Streetwise
Lauren Rudd
Sunday, August 14, 2011
The Apple Of My Eye
No, I am not going to regurgitate this week’s events on Wall
Street. The din of naysayers and prognosticators has been deafening. I will
however take the position that a contagion of economic and financial hysteria is
flourishing. In over four decades of working with the Street, I cannot recall
such seemingly endless volatility and that includes October, 1987, a time that
resulted in the birth of Streetwise.
The economic precipice we have faced for the past three
years, and continue to face, is indisputable. Without the unprecedented actions
orchestrated by the Federal Reserve the Great Depression of 1929 would be
relegated to tea party status, no pun intended.
The current administration did not invent the budget deficit
or the national debt. And while increasing both was distasteful, no other course
of action was or is feasible, unless of course you have a penchant for bread
lines and people with tin cups selling pencils on street corners.
Tragically, many seem to think there is no logical
justification for the elderly to spend their days idly enjoying their golden
years when they could be spending them working at the Golden Arches, or greeting
customers at Wal-Mart and thereby reduce the Federal government’s burden.

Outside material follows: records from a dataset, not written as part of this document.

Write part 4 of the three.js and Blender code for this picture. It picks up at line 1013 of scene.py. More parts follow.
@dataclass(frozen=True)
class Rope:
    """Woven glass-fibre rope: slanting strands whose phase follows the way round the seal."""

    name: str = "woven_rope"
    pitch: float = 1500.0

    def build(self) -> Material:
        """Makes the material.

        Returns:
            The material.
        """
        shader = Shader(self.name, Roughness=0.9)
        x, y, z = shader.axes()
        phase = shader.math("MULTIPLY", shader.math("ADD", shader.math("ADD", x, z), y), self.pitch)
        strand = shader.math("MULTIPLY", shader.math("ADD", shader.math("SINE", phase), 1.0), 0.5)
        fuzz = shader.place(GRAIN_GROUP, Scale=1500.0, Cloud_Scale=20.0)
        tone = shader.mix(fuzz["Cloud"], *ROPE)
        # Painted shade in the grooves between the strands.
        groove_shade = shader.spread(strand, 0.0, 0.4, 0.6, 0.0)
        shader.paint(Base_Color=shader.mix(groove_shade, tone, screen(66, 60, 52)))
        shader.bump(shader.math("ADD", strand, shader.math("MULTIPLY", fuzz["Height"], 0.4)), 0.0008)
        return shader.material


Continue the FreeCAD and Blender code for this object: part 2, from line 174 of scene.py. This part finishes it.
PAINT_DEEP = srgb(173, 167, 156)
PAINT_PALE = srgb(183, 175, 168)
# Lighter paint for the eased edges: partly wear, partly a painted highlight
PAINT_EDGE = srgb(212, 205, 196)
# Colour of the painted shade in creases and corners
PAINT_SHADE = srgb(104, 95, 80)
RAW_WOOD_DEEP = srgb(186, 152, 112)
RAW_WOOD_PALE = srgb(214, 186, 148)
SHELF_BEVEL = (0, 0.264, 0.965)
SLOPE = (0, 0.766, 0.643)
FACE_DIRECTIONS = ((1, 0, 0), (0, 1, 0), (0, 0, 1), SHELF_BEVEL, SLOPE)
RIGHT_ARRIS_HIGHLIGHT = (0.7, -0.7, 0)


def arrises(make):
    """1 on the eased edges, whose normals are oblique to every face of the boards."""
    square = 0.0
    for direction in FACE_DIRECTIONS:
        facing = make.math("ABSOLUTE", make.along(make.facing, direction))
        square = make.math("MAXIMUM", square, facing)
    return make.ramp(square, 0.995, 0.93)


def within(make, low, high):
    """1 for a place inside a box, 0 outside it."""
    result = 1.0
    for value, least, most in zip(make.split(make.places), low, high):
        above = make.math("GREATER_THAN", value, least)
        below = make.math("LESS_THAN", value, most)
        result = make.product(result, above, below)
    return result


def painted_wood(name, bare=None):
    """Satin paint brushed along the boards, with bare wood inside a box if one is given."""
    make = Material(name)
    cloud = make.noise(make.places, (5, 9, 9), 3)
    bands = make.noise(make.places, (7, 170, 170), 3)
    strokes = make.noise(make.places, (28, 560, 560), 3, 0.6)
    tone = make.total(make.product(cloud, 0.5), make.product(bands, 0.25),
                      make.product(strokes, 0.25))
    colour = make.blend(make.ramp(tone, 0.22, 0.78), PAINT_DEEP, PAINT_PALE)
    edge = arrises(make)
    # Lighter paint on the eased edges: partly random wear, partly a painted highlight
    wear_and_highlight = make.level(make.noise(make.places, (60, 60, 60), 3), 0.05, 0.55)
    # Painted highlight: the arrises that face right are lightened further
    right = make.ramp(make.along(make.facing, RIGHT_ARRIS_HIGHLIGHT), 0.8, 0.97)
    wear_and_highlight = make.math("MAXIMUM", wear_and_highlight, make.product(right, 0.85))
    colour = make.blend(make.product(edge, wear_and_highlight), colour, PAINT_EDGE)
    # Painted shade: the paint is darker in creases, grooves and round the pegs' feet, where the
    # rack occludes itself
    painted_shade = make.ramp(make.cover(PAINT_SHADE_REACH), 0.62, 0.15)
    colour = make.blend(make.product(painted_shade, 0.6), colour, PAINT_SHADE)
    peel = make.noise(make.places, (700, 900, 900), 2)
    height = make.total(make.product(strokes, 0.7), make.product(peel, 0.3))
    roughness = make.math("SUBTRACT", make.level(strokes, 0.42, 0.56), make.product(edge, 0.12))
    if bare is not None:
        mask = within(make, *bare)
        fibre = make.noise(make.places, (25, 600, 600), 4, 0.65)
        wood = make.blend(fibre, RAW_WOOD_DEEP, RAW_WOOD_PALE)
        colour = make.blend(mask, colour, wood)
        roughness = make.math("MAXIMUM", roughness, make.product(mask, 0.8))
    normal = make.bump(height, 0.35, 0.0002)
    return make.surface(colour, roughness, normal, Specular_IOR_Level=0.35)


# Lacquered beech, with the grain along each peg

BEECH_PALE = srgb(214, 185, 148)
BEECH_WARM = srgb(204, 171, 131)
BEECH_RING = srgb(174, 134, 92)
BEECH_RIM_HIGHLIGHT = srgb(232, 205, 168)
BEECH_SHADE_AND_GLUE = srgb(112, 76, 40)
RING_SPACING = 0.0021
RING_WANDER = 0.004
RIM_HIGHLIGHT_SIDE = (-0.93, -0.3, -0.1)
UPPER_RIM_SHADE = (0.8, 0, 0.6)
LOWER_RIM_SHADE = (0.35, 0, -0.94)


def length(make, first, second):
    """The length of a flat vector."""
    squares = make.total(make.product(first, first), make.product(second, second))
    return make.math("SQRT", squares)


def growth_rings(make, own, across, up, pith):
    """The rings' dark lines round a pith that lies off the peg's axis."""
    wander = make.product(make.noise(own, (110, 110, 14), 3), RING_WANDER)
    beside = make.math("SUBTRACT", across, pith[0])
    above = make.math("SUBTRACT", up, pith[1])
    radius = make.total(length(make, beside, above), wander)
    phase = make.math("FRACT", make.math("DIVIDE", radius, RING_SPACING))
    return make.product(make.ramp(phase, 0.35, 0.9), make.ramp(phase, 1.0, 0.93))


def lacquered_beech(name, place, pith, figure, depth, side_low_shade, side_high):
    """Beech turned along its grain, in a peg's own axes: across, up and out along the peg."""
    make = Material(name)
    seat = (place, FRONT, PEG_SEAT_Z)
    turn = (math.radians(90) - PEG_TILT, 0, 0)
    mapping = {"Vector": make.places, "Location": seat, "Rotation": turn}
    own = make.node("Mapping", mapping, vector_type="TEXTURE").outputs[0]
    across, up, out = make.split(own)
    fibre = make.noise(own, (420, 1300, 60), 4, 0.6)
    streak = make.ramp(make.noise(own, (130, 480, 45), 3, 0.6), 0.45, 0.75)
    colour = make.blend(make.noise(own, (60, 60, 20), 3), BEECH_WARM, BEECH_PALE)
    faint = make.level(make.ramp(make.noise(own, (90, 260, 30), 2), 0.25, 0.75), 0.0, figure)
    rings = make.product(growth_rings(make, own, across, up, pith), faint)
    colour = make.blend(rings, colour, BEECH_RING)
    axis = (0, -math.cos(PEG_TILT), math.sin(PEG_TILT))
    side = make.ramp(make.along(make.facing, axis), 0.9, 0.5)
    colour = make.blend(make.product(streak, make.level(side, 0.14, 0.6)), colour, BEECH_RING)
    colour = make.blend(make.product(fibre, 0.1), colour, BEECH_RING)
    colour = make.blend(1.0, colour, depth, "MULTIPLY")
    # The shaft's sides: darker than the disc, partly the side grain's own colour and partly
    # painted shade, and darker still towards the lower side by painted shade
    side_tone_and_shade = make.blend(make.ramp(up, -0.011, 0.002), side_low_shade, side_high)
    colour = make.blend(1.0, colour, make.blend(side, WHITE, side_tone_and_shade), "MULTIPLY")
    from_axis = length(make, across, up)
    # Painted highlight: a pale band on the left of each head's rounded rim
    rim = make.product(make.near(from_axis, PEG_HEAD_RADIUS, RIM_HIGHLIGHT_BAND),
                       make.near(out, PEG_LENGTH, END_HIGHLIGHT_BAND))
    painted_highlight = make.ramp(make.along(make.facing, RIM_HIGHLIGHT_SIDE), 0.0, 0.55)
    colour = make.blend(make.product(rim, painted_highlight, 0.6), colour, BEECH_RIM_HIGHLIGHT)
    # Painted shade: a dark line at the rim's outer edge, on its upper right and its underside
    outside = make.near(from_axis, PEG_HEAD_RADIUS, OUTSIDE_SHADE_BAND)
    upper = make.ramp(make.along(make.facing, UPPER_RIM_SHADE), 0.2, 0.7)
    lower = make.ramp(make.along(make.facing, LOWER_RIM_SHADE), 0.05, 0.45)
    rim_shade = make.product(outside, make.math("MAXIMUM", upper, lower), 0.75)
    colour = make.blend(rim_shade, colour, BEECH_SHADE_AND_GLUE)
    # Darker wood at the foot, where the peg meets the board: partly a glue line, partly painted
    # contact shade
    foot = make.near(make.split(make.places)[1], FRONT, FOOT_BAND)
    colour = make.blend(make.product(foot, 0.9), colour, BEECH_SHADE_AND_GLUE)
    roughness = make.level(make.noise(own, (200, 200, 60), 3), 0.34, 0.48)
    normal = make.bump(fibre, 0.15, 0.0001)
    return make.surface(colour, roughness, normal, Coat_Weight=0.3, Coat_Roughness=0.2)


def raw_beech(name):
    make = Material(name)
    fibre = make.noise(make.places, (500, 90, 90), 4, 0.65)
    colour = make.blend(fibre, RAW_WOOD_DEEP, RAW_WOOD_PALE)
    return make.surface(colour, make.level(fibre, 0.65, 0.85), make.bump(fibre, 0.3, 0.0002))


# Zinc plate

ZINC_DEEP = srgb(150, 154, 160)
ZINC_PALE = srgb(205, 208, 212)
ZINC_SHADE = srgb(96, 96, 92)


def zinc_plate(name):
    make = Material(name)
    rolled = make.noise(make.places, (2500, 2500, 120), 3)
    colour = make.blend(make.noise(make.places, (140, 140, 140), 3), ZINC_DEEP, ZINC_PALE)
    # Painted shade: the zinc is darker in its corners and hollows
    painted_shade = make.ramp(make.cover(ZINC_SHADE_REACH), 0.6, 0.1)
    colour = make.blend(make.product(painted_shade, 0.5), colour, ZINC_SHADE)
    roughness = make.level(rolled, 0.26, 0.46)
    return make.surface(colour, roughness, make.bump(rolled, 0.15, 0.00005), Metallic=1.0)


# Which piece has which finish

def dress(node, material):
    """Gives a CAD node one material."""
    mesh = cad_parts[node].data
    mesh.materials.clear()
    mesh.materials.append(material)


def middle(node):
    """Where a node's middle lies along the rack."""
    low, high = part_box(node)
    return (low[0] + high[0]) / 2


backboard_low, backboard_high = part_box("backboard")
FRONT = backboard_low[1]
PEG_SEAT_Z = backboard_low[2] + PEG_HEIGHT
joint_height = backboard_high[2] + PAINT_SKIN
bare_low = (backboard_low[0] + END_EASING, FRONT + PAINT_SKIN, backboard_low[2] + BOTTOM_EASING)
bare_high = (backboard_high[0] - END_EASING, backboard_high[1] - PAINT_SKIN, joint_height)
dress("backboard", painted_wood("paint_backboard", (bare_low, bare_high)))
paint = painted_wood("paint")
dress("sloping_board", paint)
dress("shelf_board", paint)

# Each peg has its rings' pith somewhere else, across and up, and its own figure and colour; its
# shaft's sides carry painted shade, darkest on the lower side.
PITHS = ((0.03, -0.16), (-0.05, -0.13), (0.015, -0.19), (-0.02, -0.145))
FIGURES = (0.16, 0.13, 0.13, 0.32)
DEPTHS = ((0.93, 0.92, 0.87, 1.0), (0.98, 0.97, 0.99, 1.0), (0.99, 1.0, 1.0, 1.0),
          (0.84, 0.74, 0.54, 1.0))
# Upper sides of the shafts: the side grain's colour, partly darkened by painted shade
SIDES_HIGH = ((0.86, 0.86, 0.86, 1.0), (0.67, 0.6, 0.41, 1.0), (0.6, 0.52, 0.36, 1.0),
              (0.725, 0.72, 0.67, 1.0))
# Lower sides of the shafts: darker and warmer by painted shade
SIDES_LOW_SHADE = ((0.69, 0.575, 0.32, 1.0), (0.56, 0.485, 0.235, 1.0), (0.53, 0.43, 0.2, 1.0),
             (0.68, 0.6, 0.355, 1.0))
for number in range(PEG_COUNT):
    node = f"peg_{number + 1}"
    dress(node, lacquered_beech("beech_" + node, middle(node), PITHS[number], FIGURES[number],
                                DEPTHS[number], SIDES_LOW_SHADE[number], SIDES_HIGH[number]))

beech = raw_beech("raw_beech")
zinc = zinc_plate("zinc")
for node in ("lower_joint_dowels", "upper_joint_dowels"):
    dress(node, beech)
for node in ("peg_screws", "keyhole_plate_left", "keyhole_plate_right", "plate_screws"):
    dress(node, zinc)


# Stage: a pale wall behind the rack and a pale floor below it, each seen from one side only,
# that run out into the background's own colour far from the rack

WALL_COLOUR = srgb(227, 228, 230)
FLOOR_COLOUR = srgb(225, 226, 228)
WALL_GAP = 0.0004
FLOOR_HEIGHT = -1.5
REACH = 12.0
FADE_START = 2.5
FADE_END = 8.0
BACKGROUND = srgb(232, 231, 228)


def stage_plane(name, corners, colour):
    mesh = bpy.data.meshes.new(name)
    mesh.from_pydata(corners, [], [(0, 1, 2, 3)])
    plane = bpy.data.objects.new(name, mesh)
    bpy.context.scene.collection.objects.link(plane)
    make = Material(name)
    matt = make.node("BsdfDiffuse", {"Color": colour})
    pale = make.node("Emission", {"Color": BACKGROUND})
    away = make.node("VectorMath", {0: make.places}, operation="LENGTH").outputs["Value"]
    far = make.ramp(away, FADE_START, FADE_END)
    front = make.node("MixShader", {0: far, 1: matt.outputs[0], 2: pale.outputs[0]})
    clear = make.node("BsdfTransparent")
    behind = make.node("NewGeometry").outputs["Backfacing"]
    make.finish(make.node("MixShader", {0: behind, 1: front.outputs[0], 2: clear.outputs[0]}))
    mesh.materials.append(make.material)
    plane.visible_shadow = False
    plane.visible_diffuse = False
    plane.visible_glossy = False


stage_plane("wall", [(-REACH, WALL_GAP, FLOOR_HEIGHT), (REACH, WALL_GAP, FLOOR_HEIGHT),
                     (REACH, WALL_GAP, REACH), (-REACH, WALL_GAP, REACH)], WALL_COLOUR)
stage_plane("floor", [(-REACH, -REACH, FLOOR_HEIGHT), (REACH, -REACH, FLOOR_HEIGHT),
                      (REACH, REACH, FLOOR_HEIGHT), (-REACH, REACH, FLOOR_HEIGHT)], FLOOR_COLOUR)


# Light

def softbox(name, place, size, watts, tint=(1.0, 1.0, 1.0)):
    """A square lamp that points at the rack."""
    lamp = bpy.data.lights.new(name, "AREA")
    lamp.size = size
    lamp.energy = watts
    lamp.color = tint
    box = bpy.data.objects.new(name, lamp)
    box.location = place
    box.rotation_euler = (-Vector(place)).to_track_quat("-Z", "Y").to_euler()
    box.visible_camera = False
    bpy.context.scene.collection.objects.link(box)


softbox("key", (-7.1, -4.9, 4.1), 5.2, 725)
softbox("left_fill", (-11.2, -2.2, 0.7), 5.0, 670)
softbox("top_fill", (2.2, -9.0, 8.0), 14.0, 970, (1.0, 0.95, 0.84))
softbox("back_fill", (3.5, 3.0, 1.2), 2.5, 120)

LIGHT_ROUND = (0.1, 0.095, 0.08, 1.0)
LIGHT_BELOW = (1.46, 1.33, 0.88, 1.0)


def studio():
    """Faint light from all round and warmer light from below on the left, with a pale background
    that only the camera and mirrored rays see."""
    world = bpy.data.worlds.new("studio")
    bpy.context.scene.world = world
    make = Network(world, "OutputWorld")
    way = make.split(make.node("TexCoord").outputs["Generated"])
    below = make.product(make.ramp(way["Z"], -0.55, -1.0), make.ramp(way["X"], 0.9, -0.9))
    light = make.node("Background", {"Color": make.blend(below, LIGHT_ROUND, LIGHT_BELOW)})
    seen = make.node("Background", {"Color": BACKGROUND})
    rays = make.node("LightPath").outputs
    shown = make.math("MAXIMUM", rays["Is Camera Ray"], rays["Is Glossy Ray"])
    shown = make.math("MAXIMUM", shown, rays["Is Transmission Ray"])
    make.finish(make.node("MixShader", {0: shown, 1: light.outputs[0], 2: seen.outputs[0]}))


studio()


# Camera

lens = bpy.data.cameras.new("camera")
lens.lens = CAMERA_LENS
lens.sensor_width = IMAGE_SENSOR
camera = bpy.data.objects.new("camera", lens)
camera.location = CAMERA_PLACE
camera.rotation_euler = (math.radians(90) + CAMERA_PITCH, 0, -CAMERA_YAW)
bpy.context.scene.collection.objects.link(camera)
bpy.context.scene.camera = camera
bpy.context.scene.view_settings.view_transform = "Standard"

One method of self-defense of course is to improve your
self-reliance. To that end let me offer up an investment idea that could
potentially affect your financial well-being in a positive way.
A company that I have the highest respect for, and an ideal
prospect in a market pullback, is Apple. In fact, Apple briefly edged past Exxon
Mobil during the recent market turmoil to become the nation’s most valuable
company, displacing an old stalwart and heralding the supremacy of an era where
technology holds sway.
In doing so, Apple’s market capitalization (shares
outstanding multiplied by the price per share) was $341.5 billion, just ahead of
Exxon's $341.4 billion, even though Exxon's annual revenue is four times that of
Apple's.
Although Apple soon slipped back to being number two, it is
simply a matter of time before the company that brought us the iPod, iPhone and
iPad ascends to the top.
Apple’s seemingly unending strength is due in no small part
to its deft handling of overseas supply and production, as well as an unerring
perception of consumer tastes. Since July 1, Apple's market capitalization
increased by more than $20 billion, fueled by optimism that a new version of the
iPhone will lead to a monstrous second half of the year.
Yes, there is on-going concern regarding CEO Steve Jobs'
ailing health and fear the company will not be the same without its
hard-driving, visionary leader. The company’s bench of capable management should
put those concerns to rest. As to competition, such as the rising popularity of
Google-powered smartphones, Apple has showed it is more than capable of staying
one step ahead.
In its recent fiscal third quarter earnings announcement
ended June 25, the company indicated quarterly revenues of $28.57 billion and
record net earnings of $7.31 billion or $7.79 per share, as compared to revenues
of $15.70 billion and earnings of $3.25 billion or $3.51 per share for the same
period a year-ago. The company also posted a gross margin of 41.7 percent, as
compared to 39.1 percent a year-ago. International sales accounted for 62
percent of the quarter’s revenue.
More specifically, Apple sold 20.34 million iPhones during
the quarter, representing a 142 percent increase over the same period a year
ago. It also sold 9.25 million iPads representing a 183 percent increase and
3.95 million Macs, a 14 percent increase. Only iPod sales appeared to be falling
as sales of 7.54 million units represented a 20 percent decline from a year ago.
The intrinsic value of the shares using a discounted earnings model with a
growth rate of 19.24 percent and a discount rate of 15 percent is $569. The more
conservative free cash flow to the firm model yields an intrinsic share value of
$1725. Yes you read that correctly. My earnings estimate for fiscal 2011 is $23
per share and $28 for fiscal 2012, with a 12-month projected share price of
$500. The shares recently closed at $363.69.